*TASK STATEMENT*. The entries below should be output exactly as written.

*DATA SUPPLIED*.
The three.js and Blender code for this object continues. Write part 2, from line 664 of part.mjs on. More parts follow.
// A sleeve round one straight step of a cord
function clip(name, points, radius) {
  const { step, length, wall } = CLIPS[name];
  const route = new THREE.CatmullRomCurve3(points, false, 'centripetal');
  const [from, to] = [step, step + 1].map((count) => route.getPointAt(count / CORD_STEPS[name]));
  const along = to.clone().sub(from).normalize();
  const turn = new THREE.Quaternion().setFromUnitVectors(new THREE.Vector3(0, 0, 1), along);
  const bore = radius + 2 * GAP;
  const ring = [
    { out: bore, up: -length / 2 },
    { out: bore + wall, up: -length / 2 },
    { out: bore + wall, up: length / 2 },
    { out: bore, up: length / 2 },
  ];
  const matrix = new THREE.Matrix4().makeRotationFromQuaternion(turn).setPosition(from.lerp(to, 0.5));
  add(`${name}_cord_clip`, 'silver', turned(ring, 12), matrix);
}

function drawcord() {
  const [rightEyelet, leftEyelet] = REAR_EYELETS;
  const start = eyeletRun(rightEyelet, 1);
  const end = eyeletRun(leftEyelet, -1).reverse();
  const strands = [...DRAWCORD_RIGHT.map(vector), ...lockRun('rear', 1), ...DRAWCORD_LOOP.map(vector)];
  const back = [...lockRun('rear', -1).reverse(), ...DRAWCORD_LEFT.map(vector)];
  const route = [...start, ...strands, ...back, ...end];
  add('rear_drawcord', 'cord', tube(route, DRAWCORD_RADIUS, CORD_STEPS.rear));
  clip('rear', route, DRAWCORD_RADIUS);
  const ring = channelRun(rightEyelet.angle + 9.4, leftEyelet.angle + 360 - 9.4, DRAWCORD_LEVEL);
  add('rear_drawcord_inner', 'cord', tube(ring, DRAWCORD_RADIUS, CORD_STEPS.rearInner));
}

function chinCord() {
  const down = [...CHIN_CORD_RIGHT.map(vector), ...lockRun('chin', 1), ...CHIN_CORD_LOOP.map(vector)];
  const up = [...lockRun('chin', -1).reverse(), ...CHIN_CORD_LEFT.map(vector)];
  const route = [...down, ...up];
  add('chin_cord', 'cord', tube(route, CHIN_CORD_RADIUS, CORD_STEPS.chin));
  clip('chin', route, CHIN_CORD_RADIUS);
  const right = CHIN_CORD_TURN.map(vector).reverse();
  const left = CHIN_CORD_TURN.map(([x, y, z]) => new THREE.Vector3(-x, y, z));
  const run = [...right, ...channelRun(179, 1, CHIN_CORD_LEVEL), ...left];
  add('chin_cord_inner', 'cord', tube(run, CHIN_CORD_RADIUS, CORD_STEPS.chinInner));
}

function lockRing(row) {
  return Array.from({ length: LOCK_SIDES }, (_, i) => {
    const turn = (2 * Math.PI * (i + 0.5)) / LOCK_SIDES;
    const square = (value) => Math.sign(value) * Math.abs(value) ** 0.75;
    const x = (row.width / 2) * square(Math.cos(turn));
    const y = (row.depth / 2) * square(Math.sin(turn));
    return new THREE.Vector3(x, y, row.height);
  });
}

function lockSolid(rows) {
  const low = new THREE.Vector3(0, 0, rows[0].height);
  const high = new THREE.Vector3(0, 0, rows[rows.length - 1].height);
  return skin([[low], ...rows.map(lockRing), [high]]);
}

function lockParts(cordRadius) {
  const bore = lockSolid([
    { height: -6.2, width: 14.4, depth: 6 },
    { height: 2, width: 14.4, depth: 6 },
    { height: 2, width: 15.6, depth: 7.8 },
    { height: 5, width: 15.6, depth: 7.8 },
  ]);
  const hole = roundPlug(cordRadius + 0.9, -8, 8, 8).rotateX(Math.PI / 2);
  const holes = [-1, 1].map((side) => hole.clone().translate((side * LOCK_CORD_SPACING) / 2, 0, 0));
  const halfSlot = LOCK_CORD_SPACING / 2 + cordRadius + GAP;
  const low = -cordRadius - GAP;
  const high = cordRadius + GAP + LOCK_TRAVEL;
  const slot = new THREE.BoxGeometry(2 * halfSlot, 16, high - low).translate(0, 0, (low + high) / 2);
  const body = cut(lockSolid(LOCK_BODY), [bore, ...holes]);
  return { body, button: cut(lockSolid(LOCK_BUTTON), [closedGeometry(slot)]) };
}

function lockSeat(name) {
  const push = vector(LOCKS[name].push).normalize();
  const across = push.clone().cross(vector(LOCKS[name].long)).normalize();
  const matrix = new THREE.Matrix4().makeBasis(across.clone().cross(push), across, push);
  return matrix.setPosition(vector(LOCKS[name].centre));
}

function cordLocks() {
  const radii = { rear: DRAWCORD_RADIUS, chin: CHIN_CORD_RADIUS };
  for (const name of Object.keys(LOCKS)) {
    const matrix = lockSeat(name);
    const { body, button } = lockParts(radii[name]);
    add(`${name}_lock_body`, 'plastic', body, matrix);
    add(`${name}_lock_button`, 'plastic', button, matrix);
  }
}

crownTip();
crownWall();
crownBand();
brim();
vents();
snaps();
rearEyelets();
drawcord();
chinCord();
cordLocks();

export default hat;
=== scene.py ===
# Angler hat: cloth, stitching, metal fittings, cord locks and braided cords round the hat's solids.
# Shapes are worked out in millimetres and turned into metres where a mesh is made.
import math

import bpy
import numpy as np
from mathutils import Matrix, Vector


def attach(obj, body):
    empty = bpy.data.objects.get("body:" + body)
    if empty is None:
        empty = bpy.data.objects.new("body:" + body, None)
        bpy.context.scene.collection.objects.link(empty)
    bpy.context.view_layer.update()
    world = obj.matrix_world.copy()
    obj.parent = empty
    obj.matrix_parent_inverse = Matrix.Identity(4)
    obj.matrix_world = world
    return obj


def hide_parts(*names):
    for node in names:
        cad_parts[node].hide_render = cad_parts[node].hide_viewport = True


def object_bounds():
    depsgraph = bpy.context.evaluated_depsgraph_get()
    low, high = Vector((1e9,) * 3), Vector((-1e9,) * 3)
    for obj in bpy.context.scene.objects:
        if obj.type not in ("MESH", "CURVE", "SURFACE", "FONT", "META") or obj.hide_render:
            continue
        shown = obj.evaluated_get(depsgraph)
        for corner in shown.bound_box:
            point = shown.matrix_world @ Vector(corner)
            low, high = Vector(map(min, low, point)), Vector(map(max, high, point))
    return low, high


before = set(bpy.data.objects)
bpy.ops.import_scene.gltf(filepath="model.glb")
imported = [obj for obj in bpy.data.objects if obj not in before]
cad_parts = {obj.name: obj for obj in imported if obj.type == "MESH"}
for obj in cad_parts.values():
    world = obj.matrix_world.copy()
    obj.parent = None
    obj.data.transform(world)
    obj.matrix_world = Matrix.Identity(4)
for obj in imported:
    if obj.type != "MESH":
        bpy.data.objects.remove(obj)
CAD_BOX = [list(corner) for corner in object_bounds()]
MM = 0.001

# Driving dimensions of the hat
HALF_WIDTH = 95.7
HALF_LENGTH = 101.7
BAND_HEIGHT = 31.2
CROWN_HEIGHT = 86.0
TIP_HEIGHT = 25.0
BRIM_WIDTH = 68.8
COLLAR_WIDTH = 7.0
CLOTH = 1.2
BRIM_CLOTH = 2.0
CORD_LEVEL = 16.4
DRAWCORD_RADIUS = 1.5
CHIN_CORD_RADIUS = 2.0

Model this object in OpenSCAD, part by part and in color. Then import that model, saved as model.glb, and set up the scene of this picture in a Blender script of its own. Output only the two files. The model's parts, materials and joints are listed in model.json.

*EXERCISE RESPONSE*.
The three.js and Blender code for this object continues. Write part 2, from line 664 of part.mjs on. More parts follow.
// A sleeve round one straight step of a cord
function clip(name, points, radius) {
  const { step, length, wall } = CLIPS[name];
  const route = new THREE.CatmullRomCurve3(points, false, 'centripetal');
  const [from, to] = [step, step + 1].map((count) => route.getPointAt(count / CORD_STEPS[name]));
  const along = to.clone().sub(from).normalize();
  const turn = new THREE.Quaternion().setFromUnitVectors(new THREE.Vector3(0, 0, 1), along);
  const bore = radius + 2 * GAP;
  const ring = [
    { out: bore, up: -length / 2 },
    { out: bore + wall, up: -length / 2 },
    { out: bore + wall, up: length / 2 },
    { out: bore, up: length / 2 },
  ];
  const matrix = new THREE.Matrix4().makeRotationFromQuaternion(turn).setPosition(from.lerp(to, 0.5));
  add(`${name}_cord_clip`, 'silver', turned(ring, 12), matrix);
}

function drawcord() {
  const [rightEyelet, leftEyelet] = REAR_EYELETS;
  const start = eyeletRun(rightEyelet, 1);
  const end = eyeletRun(leftEyelet, -1).reverse();
  const strands = [...DRAWCORD_RIGHT.map(vector), ...lockRun('rear', 1), ...DRAWCORD_LOOP.map(vector)];
  const back = [...lockRun('rear', -1).reverse(), ...DRAWCORD_LEFT.map(vector)];
  const route = [...start, ...strands, ...back, ...end];
  add('rear_drawcord', 'cord', tube(route, DRAWCORD_RADIUS, CORD_STEPS.rear));
  clip('rear', route, DRAWCORD_RADIUS);
  const ring = channelRun(rightEyelet.angle + 9.4, leftEyelet.angle + 360 - 9.4, DRAWCORD_LEVEL);
  add('rear_drawcord_inner', 'cord', tube(ring, DRAWCORD_RADIUS, CORD_STEPS.rearInner));
}

function chinCord() {
  const down = [...CHIN_CORD_RIGHT.map(vector), ...lockRun('chin', 1), ...CHIN_CORD_LOOP.map(vector)];
  const up = [...lockRun('chin', -1).reverse(), ...CHIN_CORD_LEFT.map(vector)];
  const route = [...down, ...up];
  add('chin_cord', 'cord', tube(route, CHIN_CORD_RADIUS, CORD_STEPS.chin));
  clip('chin', route, CHIN_CORD_RADIUS);
  const right = CHIN_CORD_TURN.map(vector).reverse();
  const left = CHIN_CORD_TURN.map(([x, y, z]) => new THREE.Vector3(-x, y, z));
  const run = [...right, ...channelRun(179, 1, CHIN_CORD_LEVEL), ...left];
  add('chin_cord_inner', 'cord', tube(run, CHIN_CORD_RADIUS, CORD_STEPS.chinInner));
}

function lockRing(row) {
  return Array.from({ length: LOCK_SIDES }, (_, i) => {
    const turn = (2 * Math.PI * (i + 0.5)) / LOCK_SIDES;
    const square = (value) => Math.sign(value) * Math.abs(value) ** 0.75;
    const x = (row.width / 2) * square(Math.cos(turn));
    const y = (row.depth / 2) * square(Math.sin(turn));
    return new THREE.Vector3(x, y, row.height);
  });
}

function lockSolid(rows) {
  const low = new THREE.Vector3(0, 0, rows[0].height);
  const high = new THREE.Vector3(0, 0, rows[rows.length - 1].height);
  return skin([[low], ...rows.map(lockRing), [high]]);
}

function lockParts(cordRadius) {
  const bore = lockSolid([
    { height: -6.2, width: 14.4, depth: 6 },
    { height: 2, width: 14.4, depth: 6 },
    { height: 2, width: 15.6, depth: 7.8 },
    { height: 5, width: 15.6, depth: 7.8 },
  ]);
  const hole = roundPlug(cordRadius + 0.9, -8, 8, 8).rotateX(Math.PI / 2);
  const holes = [-1, 1].map((side) => hole.clone().translate((side * LOCK_CORD_SPACING) / 2, 0, 0));
  const halfSlot = LOCK_CORD_SPACING / 2 + cordRadius + GAP;
  const low = -cordRadius - GAP;
  const high = cordRadius + GAP + LOCK_TRAVEL;
  const slot = new THREE.BoxGeometry(2 * halfSlot, 16, high - low).translate(0, 0, (low + high) / 2);
  const body = cut(lockSolid(LOCK_BODY), [bore, ...holes]);
  return { body, button: cut(lockSolid(LOCK_BUTTON), [closedGeometry(slot)]) };
}

function lockSeat(name) {
  const push = vector(LOCKS[name].push).normalize();
  const across = push.clone().cross(vector(LOCKS[name].long)).normalize();
  const matrix = new THREE.Matrix4().makeBasis(across.clone().cross(push), across, push);
  return matrix.setPosition(vector(LOCKS[name].centre));
}

function cordLocks() {
  const radii = { rear: DRAWCORD_RADIUS, chin: CHIN_CORD_RADIUS };
  for (const name of Object.keys(LOCKS)) {
    const matrix = lockSeat(name);
    const { body, button } = lockParts(radii[name]);
    add(`${name}_lock_body`, 'plastic', body, matrix);
    add(`${name}_lock_button`, 'plastic', button, matrix);
  }
}

crownTip();
crownWall();
crownBand();
brim();
vents();
snaps();
rearEyelets();
drawcord();
chinCord();
cordLocks();

export default hat;
=== scene.py ===
# Angler hat: cloth, stitching, metal fittings, cord locks and braided cords round the hat's solids.
# Shapes are worked out in millimetres and turned into metres where a mesh is made.
import math

import bpy
import numpy as np
from mathutils import Matrix, Vector


def attach(obj, body):
    empty = bpy.data.objects.get("body:" + body)
    if empty is None:
        empty = bpy.data.objects.new("body:" + body, None)
        bpy.context.scene.collection.objects.link(empty)
    bpy.context.view_layer.update()
    world = obj.matrix_world.copy()
    obj.parent = empty
    obj.matrix_parent_inverse = Matrix.Identity(4)
    obj.matrix_world = world
    return obj


def hide_parts(*names):
    for node in names:
        cad_parts[node].hide_render = cad_parts[node].hide_viewport = True


def object_bounds():
    depsgraph = bpy.context.evaluated_depsgraph_get()
    low, high = Vector((1e9,) * 3), Vector((-1e9,) * 3)
    for obj in bpy.context.scene.objects:
        if obj.type not in ("MESH", "CURVE", "SURFACE", "FONT", "META") or obj.hide_render:
            continue
        shown = obj.evaluated_get(depsgraph)
        for corner in shown.bound_box:
            point = shown.matrix_world @ Vector(corner)
            low, high = Vector(map(min, low, point)), Vector(map(max, high, point))
    return low, high


before = set(bpy.data.objects)
bpy.ops.import_scene.gltf(filepath="model.glb")
imported = [obj for obj in bpy.data.objects if obj not in before]
cad_parts = {obj.name: obj for obj in imported if obj.type == "MESH"}
for obj in cad_parts.values():
    world = obj.matrix_world.copy()
    obj.parent = None
    obj.data.transform(world)
    obj.matrix_world = Matrix.Identity(4)
for obj in imported:
    if obj.type != "MESH":
        bpy.data.objects.remove(obj)
CAD_BOX = [list(corner) for corner in object_bounds()]
MM = 0.001

# Driving dimensions of the hat
HALF_WIDTH = 95.7
HALF_LENGTH = 101.7
BAND_HEIGHT = 31.2
CROWN_HEIGHT = 86.0
TIP_HEIGHT = 25.0
BRIM_WIDTH = 68.8
COLLAR_WIDTH = 7.0
CLOTH = 1.2
BRIM_CLOTH = 2.0
CORD_LEVEL = 16.4
DRAWCORD_RADIUS = 1.5
CHIN_CORD_RADIUS = 2.0

Model this object in OpenSCAD, part by part and in color. Then import that model, saved as model.glb, and set up the scene of this picture in a Blender script of its own. Output only the two files. The model's parts, materials and joints are listed in model.json.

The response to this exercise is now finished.